:: PROVIDED DATA

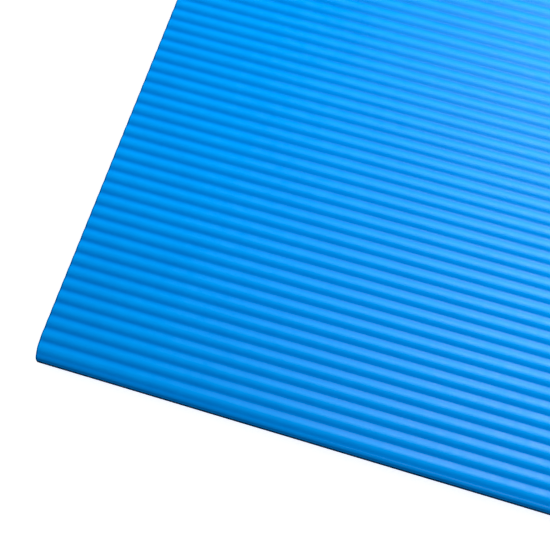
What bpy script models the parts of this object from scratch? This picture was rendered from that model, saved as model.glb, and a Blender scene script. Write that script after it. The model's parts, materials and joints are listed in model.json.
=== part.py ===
"""Folding incline wedge mat with a ribbed foam top.

Frame: metres, +Z up. X runs across the mat, along the ribs. Y runs uphill, from
the thin toe at -Y to the tall end at +Y. Left is -X and right is +X. The origin is
on the floor, under the middle of the fold. The low section folds up and over onto
the high section about a fabric hinge level with the tops of the ribs, and the two
make one block.

Lengths below are in millimetres and become metres in make() and body(). Places on
the incline are given as (along, above): along the slope from the fold line, and
square to the slope above it.
"""

import math
from collections import namedtuple

import bmesh
import bpy
from mathutils import Vector

for old in list(bpy.data.objects):
    bpy.data.objects.remove(old, do_unlink=True)

MM = 0.001

# ---- driving dimensions, mm -------------------------------------------------
WIDTH = 610.0            # across the mat, 24 in
RUN = 1219.0             # toe to tall end along the floor, 48 in
TALL = 356.0             # height of the tall end, 14 in
TOE = 10.0               # height of the toe, all layers together
GAP = 0.3                # clearance between pieces that touch in the real mat

PITCH = 8.0              # rib to rib
RIB_DEPTH = 1.05         # crest to groove
RIB_POINTS = (0.0, 0.2, 0.5, 0.8)  # shares of a pitch past a groove
RIB_MIN_STEP = 0.4       # no rib point is closer than this to a sheet's end
SHEET = 6.0              # ribbed sheet, crest to underside
CREST_BELOW_AXIS = 0.5   # the fold line runs this far above the crests
TOE_TO_GROOVE = 0.35     # the toe is cut this share of a pitch past a groove
CORNER_ACROSS, CORNER_ALONG = 3.6, 12.8  # rounding of the sheet's two toe corners
CORNER_POINTS = (0.04, 0.14, 0.3, 0.55, 0.8, 1.0)  # shares of CORNER_ALONG

SKIN = 1.5               # vinyl panels
UNDER = 1.2              # vinyl under the ribbed sheet, and the hinge web
UNDER_INSET = 0.5        # this vinyl stops short of the mat's sides
LOW_UNDER_INSET = 4.5    # and further short on the low top panel
HIGH_UNDER_INSET_END = 2.0   # it also stops short of the tall end
LOW_UNDER_INSET_TOE = 3.0    # and of the toe
FOLD_GAP = 12.0          # between the two fold faces
SHEET_TO_FOLD = 8.0      # the sheets stop this far from the fold line
WEB_REACH = 40.0         # the hinge web is sewn in this far under each sheet

LOW_CORE_TOE_H = 2.0     # height of the low foam core at its thin end
LOW_BASE_FROM_TOE = 5.0
LOW_SIDE_START_Z = 1.6   # the low side panels start where the wedge is this high,
LOW_SIDE_INSET = 4.0     # and this much further uphill

ZIP_HALF = 262.0         # half length of each zip opening
ZIP_OPEN = 12.0          # height of the zip opening
HIGH_ZIP_Z = 56.0
LOW_ZIP_Z = 46.0
TAPE = 1.0               # thickness
TAPE_OVERLAP = 8.0       # beyond the opening, at the ends and along each edge
CHAIN_W, CHAIN_T = 5.6, 2.6
CHAIN_END = 4.5          # end of the opening to the end of the chain
STOP_INSET = 2.2         # end of the opening to the middle of a stop
STOP_HALF_X, STOP_HALF_Z, STOP_T = 1.9, 3.6, 3.2

SLIDER_X = 250.0
SLIDER_HALF_W = 4.9
SLIDER_ROOF_HALF_W = 4.1
SLIDER_SKIRT = 2.2       # depth of the channel that straddles the chain
SLIDER_SHOULDER = 0.9    # channel roof to where the top edges slope in
SLIDER_ROOF = 1.5        # channel roof to the top of the slider
# (x from the middle of the slider, taper of its outer width)
SLIDER_STATIONS = ((-6.8, 0.78), (-4.6, 0.92), (0.0, 1.0), (6.0, 1.0), (6.8, 0.93))

# The crown's distances outwards are from the back panel's face.
CROWN_HALF_X, CROWN_FOOT, CROWN_TOP = 4.0, 2.0, 7.2
CROWN_HOLE_HALF_X, CROWN_HOLE_TOP = 2.5, 6.0
CROWN_HOLE_LIFT = 0.3    # slider top to the crown's opening
CROWN_HALF_Z = 1.5
PULL_AXIS_OUT = 4.6      # pull's swing line, outwards from the back panel
PULL_HALF_T = 0.7
PULL_CUT_HALF = 3.0      # half length of the window cutter
# (x, z) from the middle of the pull's crossbar
PULL_OUTLINE = (
    (-0.8, -3.6), (9.0, -3.6), (12.0, -4.4), (28.0, -4.4), (30.5, -2.6),
    (30.5, 2.6), (28.0, 4.4), (12.0, 4.4), (9.0, 3.6), (-0.8, 3.6),
)
PULL_WINDOW = ((0.8, -2.1), (6.6, -2.1), (6.6, 2.1), (0.8, 2.1))

HANDLE_Y = 280.0         # middle of each carry handle
HANDLE_Z = 212.0         # its swing line
HANDLE_SPAN = 140.0      # between the middles of its two sewn ends
HANDLE_DROP = 92.0
HANDLE_BEND_R = 44.0     # to the middle of the webbing
HANDLE_BEND_STEPS = 6    # per quarter turn
HANDLE_AXIS_OUT = 4.0    # swing line, outwards from the side panel
HANDLE_LOOP_OUT = 0.15   # loop's inner face, outwards from the swing line
HANDLE_LOOP_BELOW = 0.6  # swing line to the loop's upper ends
WEBBING_W, WEBBING_T = 25.0, 2.4
ANCHOR_H = 44.0
ANCHOR_BELOW = 1.0       # swing line to the top of each sewn end

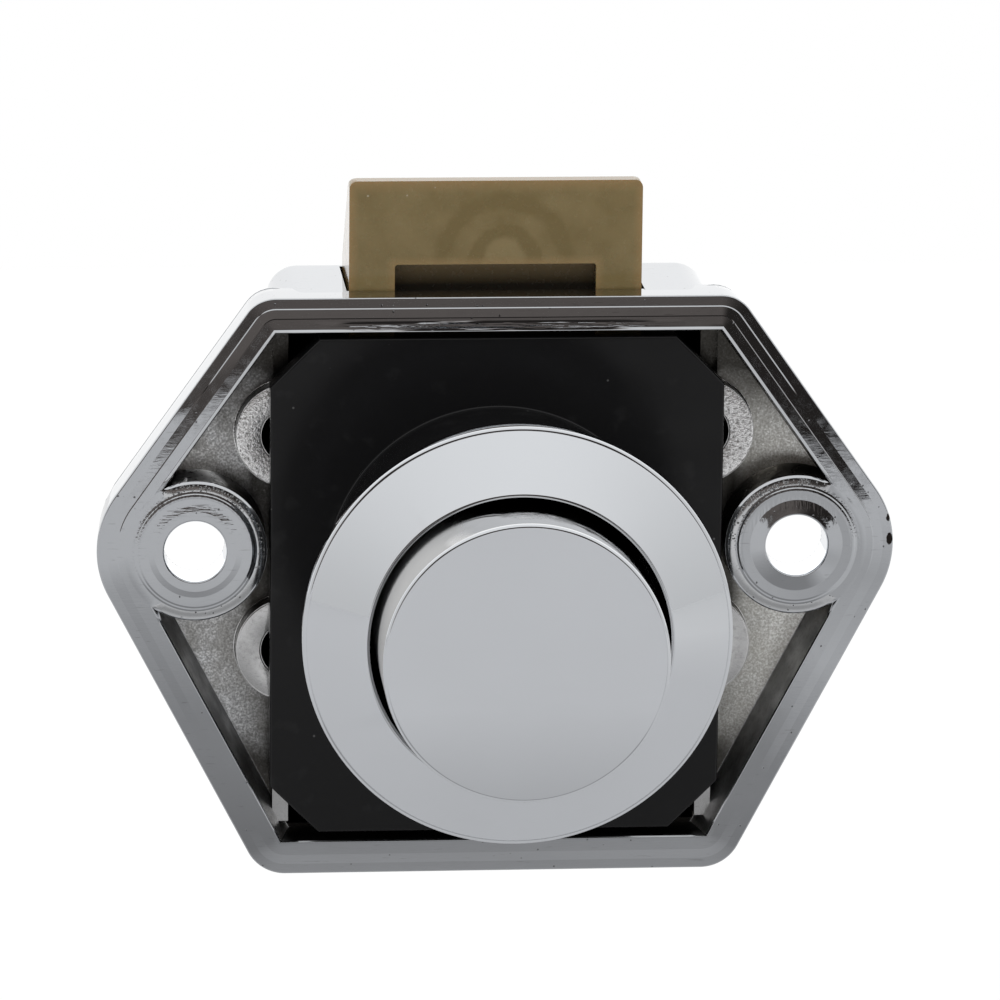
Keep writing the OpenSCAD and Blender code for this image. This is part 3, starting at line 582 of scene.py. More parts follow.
CAVITY_HALF_W, CAVITY_REAR = 15.6, 12.3
BOX_HALF_W, BOX_TOP, BOX_BOTTOM, BOX_R, BOX_ROUND = 16.8, TOP_Z - 0.15, -22.0, 2.3, 0.9
BOX_FRONT = 2.9
POST_TOP, POST_OUTER, POST_BORE = 2.37, 4.02, 2.08
HOLE_MIDDLE, HOLE_REAR = 1.0, 3.56

# The case's material slots, in the order of the materials that it is given
BRIGHT, FLOOR, GRAINY, SMOOTH, PITTED, WALL, BOSS_WALL, HOLE_WALL, PAINTED_SHADE_SLOT = range(9)

# The pocket's walls: how far the lower slanted ones lean, the fillet at the foot of all, and how much of
# that lean the other walls have
WALL_LEAN, WALL_FOOT = 0.66, 0.08
BOSS_LEAN, LEFT_LEAN, RIGHT_LEAN, LEVEL_LEAN = 0.12, 0.9, 0.32, 0.001
# The upper slanted and the level walls get near-black plating: painted shade.
WALL_SLOTS = {BOSS_LEAN: BOSS_WALL, LEFT_LEAN: PAINTED_SHADE_SLOT, RIGHT_LEAN: PAINTED_SHADE_SLOT, LEVEL_LEAN: PAINTED_SHADE_SLOT}

# How finely arcs (in degrees), straight edges (in millimetres), and holes and bosses (in steps) are divided
ARC_STEP, SPAN, HOLE_STEPS, BOSS_STEPS = 2.5, 1.6, 88, 56


def edge_angle(a, b):
    apart = math.hypot(b[0] - a[0], b[1] - a[1])
    return math.atan2(b[1] - a[1], b[0] - a[0]) - math.acos((a[2] - b[2]) / apart)


EDGE_ANGLES = [edge_angle(CORNERS[i], CORNERS[(i + 1) % 6]) for i in range(6)]
EDGE_NORMALS = np.array([(math.cos(t), math.sin(t)) for t in EDGE_ANGLES])
EDGE_REACH = np.array([c[2] + c[0] * n[0] + c[1] * n[1] for c, n in zip(CORNERS, EDGE_NORMALS)])


def spans(a, b):
    """Points between a and b, without the two, in a number that doesn't depend on the inset."""
    length = math.hypot(b[0] - a[0], b[1] - a[1])
    count = max(1, math.ceil((length + 1.0) / SPAN / 2) * 2)
    return [(a[0] + (b[0] - a[0]) * k / count, a[1] + (b[1] - a[1]) * k / count) for k in range(1, count)]


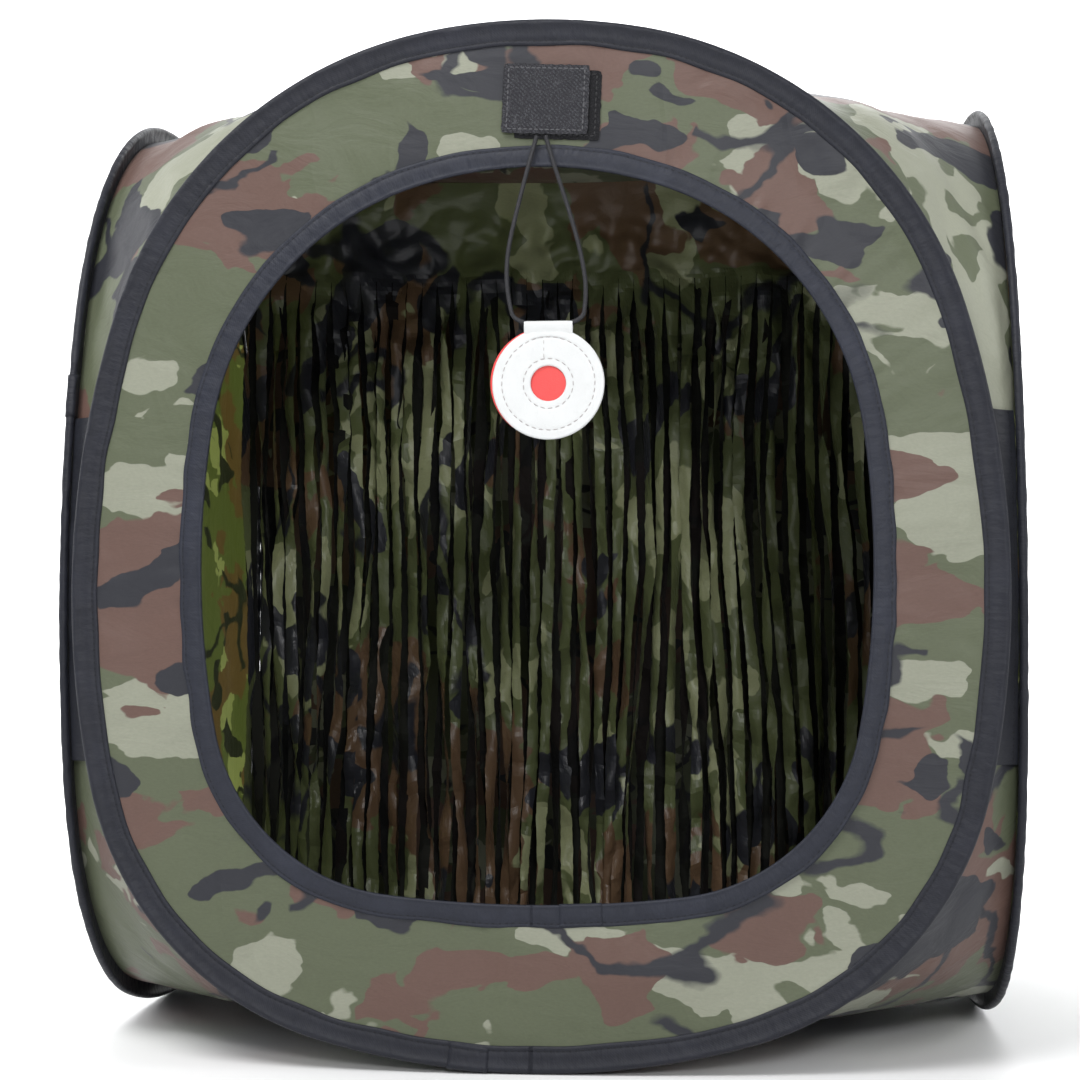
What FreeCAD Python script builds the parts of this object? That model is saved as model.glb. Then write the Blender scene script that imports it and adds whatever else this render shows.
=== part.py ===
import FreeCAD, Part
import math
import os

from FreeCAD import Vector

# Pop-up target catch tent: four spring hoops in black sleeves around a camouflage fabric box, an opening
# in the front, a slit-strip curtain inside and a round target on an elastic cord in front of the opening.
# Millimetres. X to the right, Y from front to back, Z up. The origin is on the ground, at the middle of
# the underside of the floor.

# ---- driving dimensions ----
HOOP_WIDTH = 464.0
HOOP_HEIGHT = 520.0
HOOP_MID_HEIGHT = 237.0       # height of the widest point of a hoop
# radii of the arcs of an outline, as shares of its width: bottom, lower corner, side, upper corner, top
HOOP_ROUNDNESS = (0.838, 0.354, 1.01, 0.44, 0.638)
AXIS_INSET = 3.0              # from the edge of a hoop to the corner axis that it turns about
PANEL_OFFSET = 4.0            # from the corner axes out to the middle plane of a panel

WIRE_RADIUS = 1.25
WIRE_GAP = 0.4                # between the two ends of a wire, inside its ferrule
FERRULE_RADIUS = 1.6
FERRULE_LENGTH = 30.0
FERRULE_ANGLE = 95.0          # where the ends of the wire meet, in degrees below the horizontal
CLEARANCE = 0.05              # between pieces that lie in each other
BODY_GAP = 0.3                # between fabric on different moving bodies

SLEEVE_WIDTH = 13.0
SLEEVE_RADIUS = 2.2           # of the bulge round the wire
PLY_HALF = 1.0                # half the thickness of a folded tape with the fabric in it
PANEL_THICKNESS = 0.6
SEAM_DEPTH = 7.5              # how far a panel reaches into a sleeve

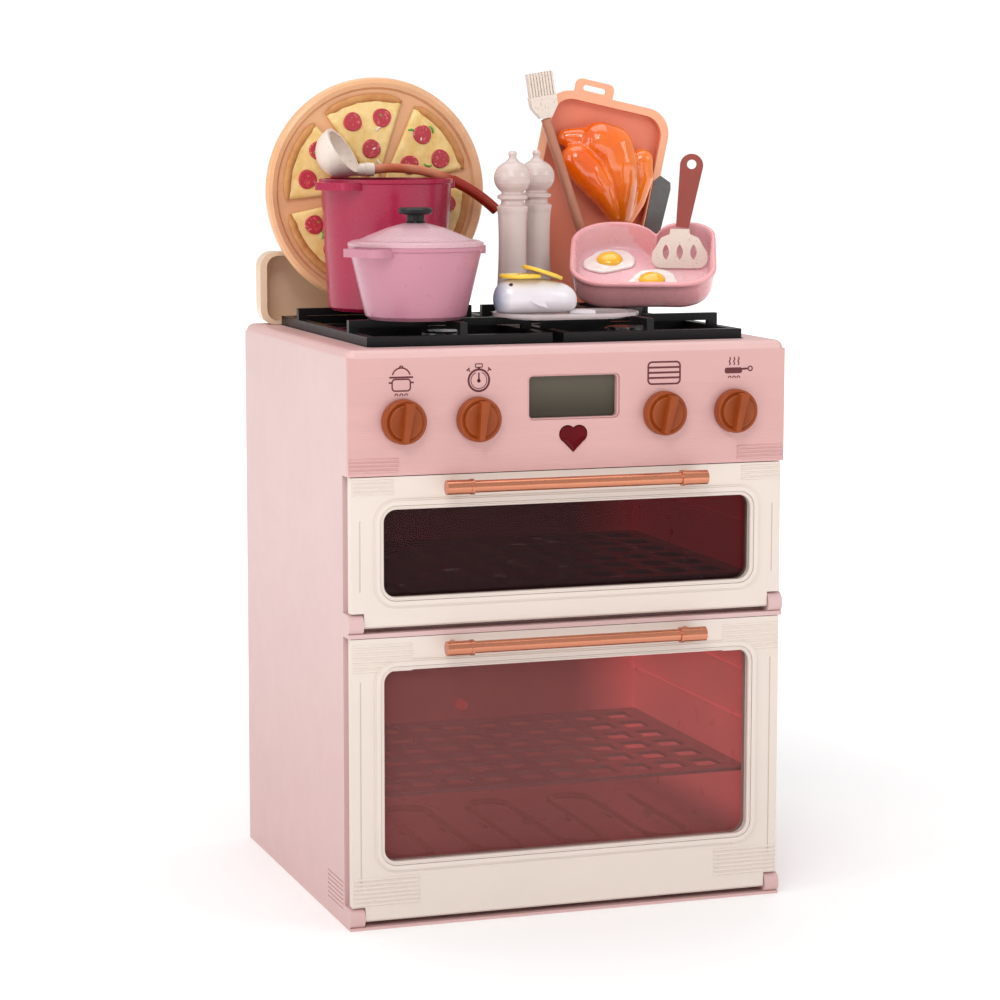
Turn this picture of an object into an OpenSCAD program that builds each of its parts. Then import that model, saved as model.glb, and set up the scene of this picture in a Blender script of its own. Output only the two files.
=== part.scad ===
// Toy double oven for dolls: a hob with cookware, a control panel and two ovens
// with drop-down doors. Origin: centre of the base on the floor. +X is the
// right-hand side, -Y the front, +Z up. Millimetres.

/* [Body] */
// Width of the body
body_w = 195; // [190:1:230]
// Depth of the body, from the door fronts to the rear cover
body_d = 172; // [165:1:205]
// Height of the body below the top frame
body_h = 240; // [236:1:280]
// Thickness of the side walls
wall = 2.5; // [1.6:0.1:3.2]
// Height of the rounded top frame
cap_h = 3.5; // [2.5:0.5:5]
// Width of the pink margin round the hob
hob_margin = 12.5; // [9:0.5:16]

/* [Doors] */
// Thickness of a door, front face to back face
door_t = 7.6; // [7.4:0.1:9]
// Distance of a hinge axis behind the door front
hinge_back = 3.4; // [3.2:0.1:4]
// Radius of a hinge pin
pin_r = 1.0; // [0.8:0.05:1.2]
// Radius of a hinge ear
ear_r = 4.4; // [4:0.1:4.8]
// Width of a hinge ear
ear_w = 6.4; // [5:0.2:8]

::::

From the line containing "Turn this picture" through the closing line of the material above, return every line exactly and omit all others.

• [EXERCISE RESPONSE]
Turn this picture of an object into an OpenSCAD program that builds each of its parts. Then import that model, saved as model.glb, and set up the scene of this picture in a Blender script of its own. Output only the two files.
=== part.scad ===
// Toy double oven for dolls: a hob with cookware, a control panel and two ovens
// with drop-down doors. Origin: centre of the base on the floor. +X is the
// right-hand side, -Y the front, +Z up. Millimetres.

/* [Body] */
// Width of the body
body_w = 195; // [190:1:230]
// Depth of the body, from the door fronts to the rear cover
body_d = 172; // [165:1:205]
// Height of the body below the top frame
body_h = 240; // [236:1:280]
// Thickness of the side walls
wall = 2.5; // [1.6:0.1:3.2]
// Height of the rounded top frame
cap_h = 3.5; // [2.5:0.5:5]
// Width of the pink margin round the hob
hob_margin = 12.5; // [9:0.5:16]

/* [Doors] */
// Thickness of a door, front face to back face
door_t = 7.6; // [7.4:0.1:9]
// Distance of a hinge axis behind the door front
hinge_back = 3.4; // [3.2:0.1:4]
// Radius of a hinge pin
pin_r = 1.0; // [0.8:0.05:1.2]
// Radius of a hinge ear
ear_r = 4.4; // [4:0.1:4.8]
// Width of a hinge ear
ear_w = 6.4; // [5:0.2:8]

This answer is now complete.